Instructions for the task: Every entry must be copied word for word.

________

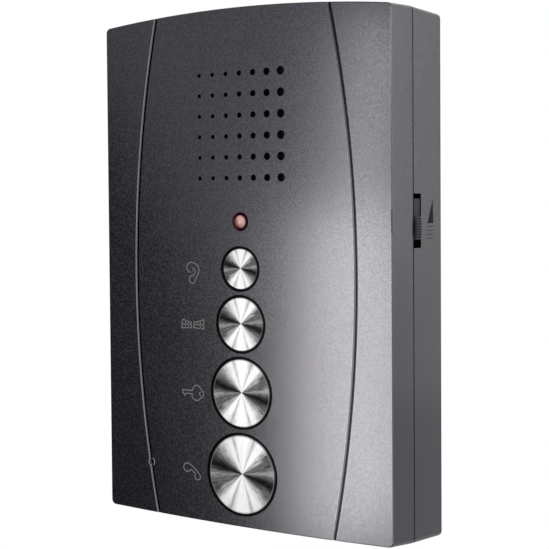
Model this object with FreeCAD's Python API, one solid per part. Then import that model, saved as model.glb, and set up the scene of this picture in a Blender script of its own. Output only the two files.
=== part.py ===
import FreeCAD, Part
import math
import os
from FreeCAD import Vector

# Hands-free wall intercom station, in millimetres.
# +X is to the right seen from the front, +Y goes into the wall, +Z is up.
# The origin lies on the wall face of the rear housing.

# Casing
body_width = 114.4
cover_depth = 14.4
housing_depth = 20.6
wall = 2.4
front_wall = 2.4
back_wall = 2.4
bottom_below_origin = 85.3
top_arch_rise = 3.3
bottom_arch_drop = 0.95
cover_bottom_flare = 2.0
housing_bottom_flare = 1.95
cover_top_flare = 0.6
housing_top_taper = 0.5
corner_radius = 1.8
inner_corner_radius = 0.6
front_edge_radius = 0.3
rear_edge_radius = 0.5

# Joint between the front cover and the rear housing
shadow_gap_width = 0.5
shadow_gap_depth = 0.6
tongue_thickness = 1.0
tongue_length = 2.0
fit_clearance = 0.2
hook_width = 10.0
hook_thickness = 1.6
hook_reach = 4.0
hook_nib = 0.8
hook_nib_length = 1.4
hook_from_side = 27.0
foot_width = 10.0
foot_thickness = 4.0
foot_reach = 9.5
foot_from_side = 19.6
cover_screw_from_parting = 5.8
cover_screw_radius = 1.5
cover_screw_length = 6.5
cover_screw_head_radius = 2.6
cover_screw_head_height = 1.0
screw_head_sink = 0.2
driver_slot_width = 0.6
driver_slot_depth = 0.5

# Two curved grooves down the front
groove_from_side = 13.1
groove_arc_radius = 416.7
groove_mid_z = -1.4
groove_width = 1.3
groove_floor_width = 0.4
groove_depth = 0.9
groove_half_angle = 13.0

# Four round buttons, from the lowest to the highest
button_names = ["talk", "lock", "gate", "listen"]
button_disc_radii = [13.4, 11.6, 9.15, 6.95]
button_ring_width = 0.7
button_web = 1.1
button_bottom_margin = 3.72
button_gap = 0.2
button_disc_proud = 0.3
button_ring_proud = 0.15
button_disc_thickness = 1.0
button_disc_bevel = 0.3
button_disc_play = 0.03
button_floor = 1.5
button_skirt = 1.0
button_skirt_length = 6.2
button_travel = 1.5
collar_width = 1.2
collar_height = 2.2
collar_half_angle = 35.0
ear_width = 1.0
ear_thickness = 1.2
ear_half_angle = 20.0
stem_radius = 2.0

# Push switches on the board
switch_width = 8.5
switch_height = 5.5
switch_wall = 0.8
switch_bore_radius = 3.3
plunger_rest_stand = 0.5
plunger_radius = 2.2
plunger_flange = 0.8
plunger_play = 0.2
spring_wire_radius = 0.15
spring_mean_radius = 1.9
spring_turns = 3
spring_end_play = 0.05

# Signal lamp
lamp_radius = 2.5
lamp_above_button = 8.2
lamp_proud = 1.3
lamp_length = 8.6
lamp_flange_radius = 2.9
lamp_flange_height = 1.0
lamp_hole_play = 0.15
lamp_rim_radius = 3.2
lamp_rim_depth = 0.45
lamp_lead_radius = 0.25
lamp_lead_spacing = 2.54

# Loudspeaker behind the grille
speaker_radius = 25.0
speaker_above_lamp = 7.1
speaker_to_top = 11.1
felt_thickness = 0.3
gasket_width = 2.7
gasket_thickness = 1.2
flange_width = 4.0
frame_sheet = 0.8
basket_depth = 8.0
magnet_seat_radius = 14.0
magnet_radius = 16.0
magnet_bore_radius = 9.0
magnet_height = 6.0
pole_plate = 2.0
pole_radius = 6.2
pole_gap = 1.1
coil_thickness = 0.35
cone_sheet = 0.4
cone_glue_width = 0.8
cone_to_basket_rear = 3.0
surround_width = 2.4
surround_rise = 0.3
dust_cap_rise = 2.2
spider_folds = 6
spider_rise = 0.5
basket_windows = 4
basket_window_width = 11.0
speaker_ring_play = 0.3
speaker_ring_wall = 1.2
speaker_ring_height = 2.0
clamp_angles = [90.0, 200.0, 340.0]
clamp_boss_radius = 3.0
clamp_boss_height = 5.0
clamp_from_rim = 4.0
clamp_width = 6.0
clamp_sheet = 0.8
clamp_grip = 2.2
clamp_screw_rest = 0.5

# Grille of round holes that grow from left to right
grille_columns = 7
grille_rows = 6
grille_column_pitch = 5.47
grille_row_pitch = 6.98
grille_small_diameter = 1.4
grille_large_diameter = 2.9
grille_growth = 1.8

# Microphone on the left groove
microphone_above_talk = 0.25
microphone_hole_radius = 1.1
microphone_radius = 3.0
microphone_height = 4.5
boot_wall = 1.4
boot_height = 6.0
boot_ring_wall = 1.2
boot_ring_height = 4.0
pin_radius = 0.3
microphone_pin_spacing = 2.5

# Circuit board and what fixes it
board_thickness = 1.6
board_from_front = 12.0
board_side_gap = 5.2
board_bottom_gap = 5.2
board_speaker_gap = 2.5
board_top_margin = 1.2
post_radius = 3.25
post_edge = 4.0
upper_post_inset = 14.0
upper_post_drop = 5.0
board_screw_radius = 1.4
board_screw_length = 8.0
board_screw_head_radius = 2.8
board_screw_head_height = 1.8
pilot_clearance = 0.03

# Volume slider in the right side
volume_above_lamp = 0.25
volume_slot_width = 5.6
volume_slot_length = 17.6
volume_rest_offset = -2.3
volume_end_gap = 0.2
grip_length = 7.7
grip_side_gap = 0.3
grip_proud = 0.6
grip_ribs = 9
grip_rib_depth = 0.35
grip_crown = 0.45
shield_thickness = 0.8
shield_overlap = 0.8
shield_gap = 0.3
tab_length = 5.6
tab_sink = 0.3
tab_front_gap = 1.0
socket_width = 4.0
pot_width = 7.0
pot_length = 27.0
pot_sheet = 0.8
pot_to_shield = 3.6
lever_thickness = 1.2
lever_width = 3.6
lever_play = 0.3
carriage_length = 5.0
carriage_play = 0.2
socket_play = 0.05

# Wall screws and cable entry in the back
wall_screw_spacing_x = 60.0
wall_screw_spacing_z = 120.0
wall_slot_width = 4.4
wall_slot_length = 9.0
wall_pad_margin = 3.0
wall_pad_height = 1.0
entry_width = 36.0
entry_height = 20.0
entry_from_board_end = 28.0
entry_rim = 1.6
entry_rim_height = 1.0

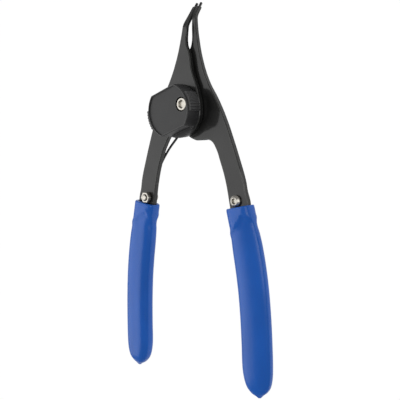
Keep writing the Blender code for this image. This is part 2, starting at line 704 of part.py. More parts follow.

________

Correct answer:
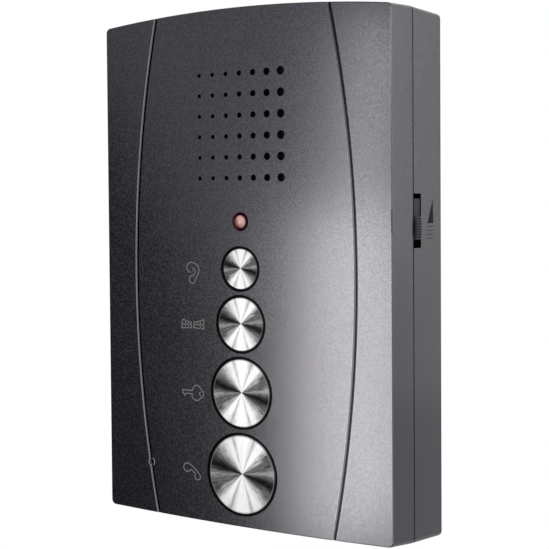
Model this object with FreeCAD's Python API, one solid per part. Then import that model, saved as model.glb, and set up the scene of this picture in a Blender script of its own. Output only the two files.
=== part.py ===
import FreeCAD, Part
import math
import os
from FreeCAD import Vector

# Hands-free wall intercom station, in millimetres.
# +X is to the right seen from the front, +Y goes into the wall, +Z is up.
# The origin lies on the wall face of the rear housing.

# Casing
body_width = 114.4
cover_depth = 14.4
housing_depth = 20.6
wall = 2.4
front_wall = 2.4
back_wall = 2.4
bottom_below_origin = 85.3
top_arch_rise = 3.3
bottom_arch_drop = 0.95
cover_bottom_flare = 2.0
housing_bottom_flare = 1.95
cover_top_flare = 0.6
housing_top_taper = 0.5
corner_radius = 1.8
inner_corner_radius = 0.6
front_edge_radius = 0.3
rear_edge_radius = 0.5

# Joint between the front cover and the rear housing
shadow_gap_width = 0.5
shadow_gap_depth = 0.6
tongue_thickness = 1.0
tongue_length = 2.0
fit_clearance = 0.2
hook_width = 10.0
hook_thickness = 1.6
hook_reach = 4.0
hook_nib = 0.8
hook_nib_length = 1.4
hook_from_side = 27.0
foot_width = 10.0
foot_thickness = 4.0
foot_reach = 9.5
foot_from_side = 19.6
cover_screw_from_parting = 5.8
cover_screw_radius = 1.5
cover_screw_length = 6.5
cover_screw_head_radius = 2.6
cover_screw_head_height = 1.0
screw_head_sink = 0.2
driver_slot_width = 0.6
driver_slot_depth = 0.5

# Two curved grooves down the front
groove_from_side = 13.1
groove_arc_radius = 416.7
groove_mid_z = -1.4
groove_width = 1.3
groove_floor_width = 0.4
groove_depth = 0.9
groove_half_angle = 13.0

# Four round buttons, from the lowest to the highest
button_names = ["talk", "lock", "gate", "listen"]
button_disc_radii = [13.4, 11.6, 9.15, 6.95]
button_ring_width = 0.7
button_web = 1.1
button_bottom_margin = 3.72
button_gap = 0.2
button_disc_proud = 0.3
button_ring_proud = 0.15
button_disc_thickness = 1.0
button_disc_bevel = 0.3
button_disc_play = 0.03
button_floor = 1.5
button_skirt = 1.0
button_skirt_length = 6.2
button_travel = 1.5
collar_width = 1.2
collar_height = 2.2
collar_half_angle = 35.0
ear_width = 1.0
ear_thickness = 1.2
ear_half_angle = 20.0
stem_radius = 2.0

# Push switches on the board
switch_width = 8.5
switch_height = 5.5
switch_wall = 0.8
switch_bore_radius = 3.3
plunger_rest_stand = 0.5
plunger_radius = 2.2
plunger_flange = 0.8
plunger_play = 0.2
spring_wire_radius = 0.15
spring_mean_radius = 1.9
spring_turns = 3
spring_end_play = 0.05

# Signal lamp
lamp_radius = 2.5
lamp_above_button = 8.2
lamp_proud = 1.3
lamp_length = 8.6
lamp_flange_radius = 2.9
lamp_flange_height = 1.0
lamp_hole_play = 0.15
lamp_rim_radius = 3.2
lamp_rim_depth = 0.45
lamp_lead_radius = 0.25
lamp_lead_spacing = 2.54

# Loudspeaker behind the grille
speaker_radius = 25.0
speaker_above_lamp = 7.1
speaker_to_top = 11.1
felt_thickness = 0.3
gasket_width = 2.7
gasket_thickness = 1.2
flange_width = 4.0
frame_sheet = 0.8
basket_depth = 8.0
magnet_seat_radius = 14.0
magnet_radius = 16.0
magnet_bore_radius = 9.0
magnet_height = 6.0
pole_plate = 2.0
pole_radius = 6.2
pole_gap = 1.1
coil_thickness = 0.35
cone_sheet = 0.4
cone_glue_width = 0.8
cone_to_basket_rear = 3.0
surround_width = 2.4
surround_rise = 0.3
dust_cap_rise = 2.2
spider_folds = 6
spider_rise = 0.5
basket_windows = 4
basket_window_width = 11.0
speaker_ring_play = 0.3
speaker_ring_wall = 1.2
speaker_ring_height = 2.0
clamp_angles = [90.0, 200.0, 340.0]
clamp_boss_radius = 3.0
clamp_boss_height = 5.0
clamp_from_rim = 4.0
clamp_width = 6.0
clamp_sheet = 0.8
clamp_grip = 2.2
clamp_screw_rest = 0.5

# Grille of round holes that grow from left to right
grille_columns = 7
grille_rows = 6
grille_column_pitch = 5.47
grille_row_pitch = 6.98
grille_small_diameter = 1.4
grille_large_diameter = 2.9
grille_growth = 1.8

# Microphone on the left groove
microphone_above_talk = 0.25
microphone_hole_radius = 1.1
microphone_radius = 3.0
microphone_height = 4.5
boot_wall = 1.4
boot_height = 6.0
boot_ring_wall = 1.2
boot_ring_height = 4.0
pin_radius = 0.3
microphone_pin_spacing = 2.5

# Circuit board and what fixes it
board_thickness = 1.6
board_from_front = 12.0
board_side_gap = 5.2
board_bottom_gap = 5.2
board_speaker_gap = 2.5
board_top_margin = 1.2
post_radius = 3.25
post_edge = 4.0
upper_post_inset = 14.0
upper_post_drop = 5.0
board_screw_radius = 1.4
board_screw_length = 8.0
board_screw_head_radius = 2.8
board_screw_head_height = 1.8
pilot_clearance = 0.03

# Volume slider in the right side
volume_above_lamp = 0.25
volume_slot_width = 5.6
volume_slot_length = 17.6
volume_rest_offset = -2.3
volume_end_gap = 0.2
grip_length = 7.7
grip_side_gap = 0.3
grip_proud = 0.6
grip_ribs = 9
grip_rib_depth = 0.35
grip_crown = 0.45
shield_thickness = 0.8
shield_overlap = 0.8
shield_gap = 0.3
tab_length = 5.6
tab_sink = 0.3
tab_front_gap = 1.0
socket_width = 4.0
pot_width = 7.0
pot_length = 27.0
pot_sheet = 0.8
pot_to_shield = 3.6
lever_thickness = 1.2
lever_width = 3.6
lever_play = 0.3
carriage_length = 5.0
carriage_play = 0.2
socket_play = 0.05

# Wall screws and cable entry in the back
wall_screw_spacing_x = 60.0
wall_screw_spacing_z = 120.0
wall_slot_width = 4.4
wall_slot_length = 9.0
wall_pad_margin = 3.0
wall_pad_height = 1.0
entry_width = 36.0
entry_height = 20.0
entry_from_board_end = 28.0
entry_rim = 1.6
entry_rim_height = 1.0

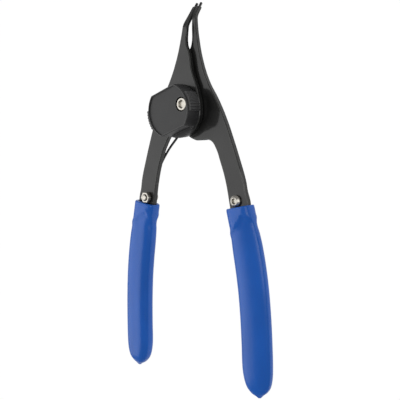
Keep writing the Blender code for this image. This is part 2, starting at line 704 of part.py. More parts follow.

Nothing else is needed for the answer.